_The request_
Return, word for word, the lines from the line holding "extrude(amount=2, mode=Mode.SUBTRACT)" through the line holding "obj.matrix_parent_inverse = Matrix.Identity(4)". Include both end lines and no others.

_Provided data_
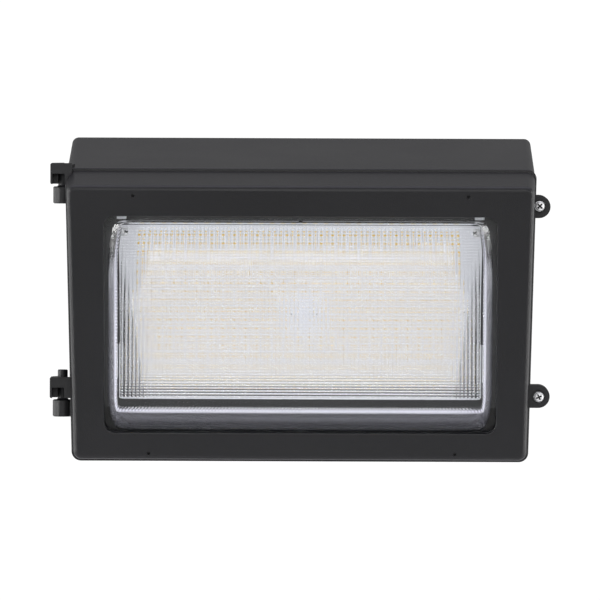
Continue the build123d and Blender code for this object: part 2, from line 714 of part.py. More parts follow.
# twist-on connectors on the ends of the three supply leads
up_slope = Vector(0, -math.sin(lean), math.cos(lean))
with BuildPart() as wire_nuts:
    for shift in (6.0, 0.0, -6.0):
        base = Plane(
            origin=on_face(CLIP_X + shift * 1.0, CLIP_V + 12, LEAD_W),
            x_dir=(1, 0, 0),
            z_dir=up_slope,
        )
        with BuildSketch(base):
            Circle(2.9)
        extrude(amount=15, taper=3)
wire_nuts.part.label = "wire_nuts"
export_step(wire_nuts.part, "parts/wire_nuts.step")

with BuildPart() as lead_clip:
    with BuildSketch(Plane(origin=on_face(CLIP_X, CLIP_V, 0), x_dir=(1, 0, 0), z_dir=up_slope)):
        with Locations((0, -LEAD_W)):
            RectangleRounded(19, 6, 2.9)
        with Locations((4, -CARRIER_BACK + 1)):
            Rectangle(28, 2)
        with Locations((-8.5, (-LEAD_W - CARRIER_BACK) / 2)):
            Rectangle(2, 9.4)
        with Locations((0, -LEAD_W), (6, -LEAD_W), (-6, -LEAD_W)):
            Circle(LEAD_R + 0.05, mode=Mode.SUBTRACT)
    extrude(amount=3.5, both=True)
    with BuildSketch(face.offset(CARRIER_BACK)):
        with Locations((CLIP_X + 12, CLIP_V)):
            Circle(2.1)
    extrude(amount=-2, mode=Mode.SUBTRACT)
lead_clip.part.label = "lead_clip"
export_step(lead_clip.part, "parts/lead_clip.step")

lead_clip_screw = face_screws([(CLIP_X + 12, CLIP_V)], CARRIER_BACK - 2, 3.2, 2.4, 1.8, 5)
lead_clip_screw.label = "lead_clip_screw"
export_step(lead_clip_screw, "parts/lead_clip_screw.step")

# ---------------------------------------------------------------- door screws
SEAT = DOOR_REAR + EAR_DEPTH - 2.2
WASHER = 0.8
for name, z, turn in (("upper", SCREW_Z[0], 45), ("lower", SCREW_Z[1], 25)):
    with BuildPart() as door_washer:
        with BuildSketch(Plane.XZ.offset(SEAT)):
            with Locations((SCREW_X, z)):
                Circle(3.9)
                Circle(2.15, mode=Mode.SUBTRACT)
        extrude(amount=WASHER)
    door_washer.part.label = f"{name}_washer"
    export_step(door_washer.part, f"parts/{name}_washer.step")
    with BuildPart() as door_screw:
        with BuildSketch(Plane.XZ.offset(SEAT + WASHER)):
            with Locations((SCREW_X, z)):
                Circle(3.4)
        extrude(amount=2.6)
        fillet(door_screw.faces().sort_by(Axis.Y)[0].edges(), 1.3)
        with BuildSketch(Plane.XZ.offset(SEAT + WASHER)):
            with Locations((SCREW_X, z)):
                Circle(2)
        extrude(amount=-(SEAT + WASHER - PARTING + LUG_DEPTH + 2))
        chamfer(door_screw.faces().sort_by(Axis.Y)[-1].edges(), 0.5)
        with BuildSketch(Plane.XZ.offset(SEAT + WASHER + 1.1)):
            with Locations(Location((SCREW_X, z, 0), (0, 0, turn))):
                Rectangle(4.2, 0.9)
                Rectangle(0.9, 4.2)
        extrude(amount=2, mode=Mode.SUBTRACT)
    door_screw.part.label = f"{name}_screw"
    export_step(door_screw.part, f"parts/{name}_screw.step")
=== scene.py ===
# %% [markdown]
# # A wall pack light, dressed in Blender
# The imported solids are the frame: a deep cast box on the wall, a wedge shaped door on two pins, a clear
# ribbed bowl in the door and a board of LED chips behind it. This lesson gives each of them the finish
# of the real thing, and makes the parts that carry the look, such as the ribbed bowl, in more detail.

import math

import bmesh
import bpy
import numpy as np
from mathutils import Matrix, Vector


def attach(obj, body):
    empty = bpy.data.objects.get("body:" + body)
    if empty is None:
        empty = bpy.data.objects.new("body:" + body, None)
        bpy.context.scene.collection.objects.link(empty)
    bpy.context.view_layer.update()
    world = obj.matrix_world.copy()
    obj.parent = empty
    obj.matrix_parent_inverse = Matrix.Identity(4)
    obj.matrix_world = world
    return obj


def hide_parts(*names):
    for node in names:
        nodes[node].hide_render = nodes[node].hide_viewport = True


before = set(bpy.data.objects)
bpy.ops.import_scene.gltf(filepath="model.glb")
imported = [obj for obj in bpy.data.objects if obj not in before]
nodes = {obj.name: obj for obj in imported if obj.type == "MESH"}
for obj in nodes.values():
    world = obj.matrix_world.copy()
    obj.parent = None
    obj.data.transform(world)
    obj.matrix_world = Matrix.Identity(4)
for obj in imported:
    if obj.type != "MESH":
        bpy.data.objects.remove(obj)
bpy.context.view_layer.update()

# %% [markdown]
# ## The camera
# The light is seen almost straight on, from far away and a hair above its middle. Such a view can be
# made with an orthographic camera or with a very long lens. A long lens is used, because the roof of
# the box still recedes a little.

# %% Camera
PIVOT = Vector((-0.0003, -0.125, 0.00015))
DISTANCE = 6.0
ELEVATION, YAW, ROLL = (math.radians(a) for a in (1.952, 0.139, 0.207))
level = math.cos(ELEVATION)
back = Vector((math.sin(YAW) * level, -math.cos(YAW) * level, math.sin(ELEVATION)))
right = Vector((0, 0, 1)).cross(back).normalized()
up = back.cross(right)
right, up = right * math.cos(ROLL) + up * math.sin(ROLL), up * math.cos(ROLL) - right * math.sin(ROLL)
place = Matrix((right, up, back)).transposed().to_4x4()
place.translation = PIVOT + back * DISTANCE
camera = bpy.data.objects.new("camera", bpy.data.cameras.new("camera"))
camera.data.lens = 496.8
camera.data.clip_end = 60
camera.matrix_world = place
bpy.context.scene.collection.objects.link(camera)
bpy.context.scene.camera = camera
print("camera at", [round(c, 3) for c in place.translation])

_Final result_
        extrude(amount=2, mode=Mode.SUBTRACT)
    door_screw.part.label = f"{name}_screw"
    export_step(door_screw.part, f"parts/{name}_screw.step")
=== scene.py ===
# %% [markdown]
# # A wall pack light, dressed in Blender
# The imported solids are the frame: a deep cast box on the wall, a wedge shaped door on two pins, a clear
# ribbed bowl in the door and a board of LED chips behind it. This lesson gives each of them the finish
# of the real thing, and makes the parts that carry the look, such as the ribbed bowl, in more detail.

import math

import bmesh
import bpy
import numpy as np
from mathutils import Matrix, Vector


def attach(obj, body):
    empty = bpy.data.objects.get("body:" + body)
    if empty is None:
        empty = bpy.data.objects.new("body:" + body, None)
        bpy.context.scene.collection.objects.link(empty)
    bpy.context.view_layer.update()
    world = obj.matrix_world.copy()
    obj.parent = empty
    obj.matrix_parent_inverse = Matrix.Identity(4)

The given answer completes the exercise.